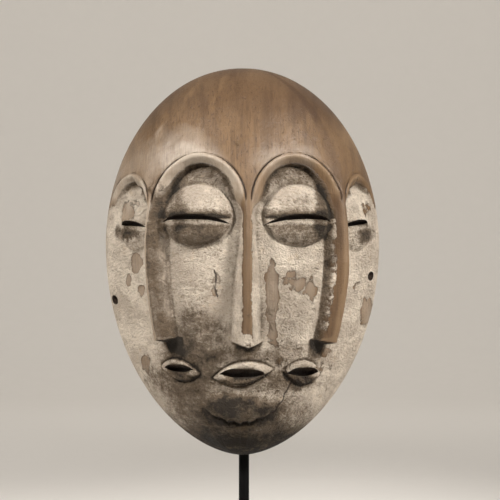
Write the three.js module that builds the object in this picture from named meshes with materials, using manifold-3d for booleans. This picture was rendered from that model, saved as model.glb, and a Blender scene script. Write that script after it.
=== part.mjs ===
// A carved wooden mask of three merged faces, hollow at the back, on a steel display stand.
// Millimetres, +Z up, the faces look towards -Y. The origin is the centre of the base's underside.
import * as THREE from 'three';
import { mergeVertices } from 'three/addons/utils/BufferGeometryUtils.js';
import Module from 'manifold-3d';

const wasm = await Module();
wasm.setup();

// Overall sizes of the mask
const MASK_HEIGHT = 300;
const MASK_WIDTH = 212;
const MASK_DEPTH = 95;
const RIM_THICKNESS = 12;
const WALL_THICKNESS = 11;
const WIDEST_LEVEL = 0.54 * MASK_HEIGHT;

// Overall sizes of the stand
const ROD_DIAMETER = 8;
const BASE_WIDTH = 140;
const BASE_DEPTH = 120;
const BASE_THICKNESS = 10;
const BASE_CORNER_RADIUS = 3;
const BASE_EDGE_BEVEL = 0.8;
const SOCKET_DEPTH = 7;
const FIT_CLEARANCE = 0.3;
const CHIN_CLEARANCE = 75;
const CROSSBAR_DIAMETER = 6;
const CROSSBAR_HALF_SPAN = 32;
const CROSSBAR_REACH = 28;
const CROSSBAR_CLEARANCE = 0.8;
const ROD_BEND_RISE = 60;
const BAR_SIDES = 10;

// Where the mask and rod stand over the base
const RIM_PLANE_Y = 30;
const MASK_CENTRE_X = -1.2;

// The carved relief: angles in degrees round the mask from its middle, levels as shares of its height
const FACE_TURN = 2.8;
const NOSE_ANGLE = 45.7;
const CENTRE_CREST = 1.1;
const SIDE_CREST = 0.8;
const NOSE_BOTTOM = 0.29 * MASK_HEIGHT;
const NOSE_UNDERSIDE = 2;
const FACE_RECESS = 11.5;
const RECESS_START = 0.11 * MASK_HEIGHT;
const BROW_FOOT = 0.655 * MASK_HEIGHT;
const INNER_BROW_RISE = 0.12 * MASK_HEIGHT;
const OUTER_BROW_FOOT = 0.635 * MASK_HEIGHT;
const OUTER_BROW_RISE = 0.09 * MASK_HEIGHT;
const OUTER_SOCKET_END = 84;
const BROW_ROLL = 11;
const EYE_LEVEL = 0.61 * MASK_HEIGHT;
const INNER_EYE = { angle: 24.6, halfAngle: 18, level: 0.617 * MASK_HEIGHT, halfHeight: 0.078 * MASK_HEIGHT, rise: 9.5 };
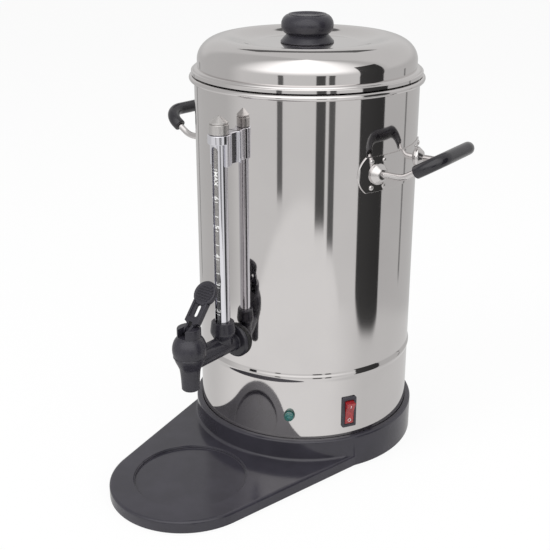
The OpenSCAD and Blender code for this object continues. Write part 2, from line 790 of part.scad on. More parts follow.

_____

Wherever the word "from" occurs in a line of the listing, copy that line.

Write the three.js module that builds the object in this picture from named meshes with materials, using manifold-3d for booleans. This picture was rendered from that model, saved as model.glb, and a Blender scene script. Write that script after it.
import * as THREE from 'three';
import { mergeVertices } from 'three/addons/utils/BufferGeometryUtils.js';
import Module from 'manifold-3d';
// The carved relief: angles in degrees round the mask from its middle, levels as shares of its height
The OpenSCAD and Blender code for this object continues. Write part 2, from line 790 of part.scad on. More parts follow.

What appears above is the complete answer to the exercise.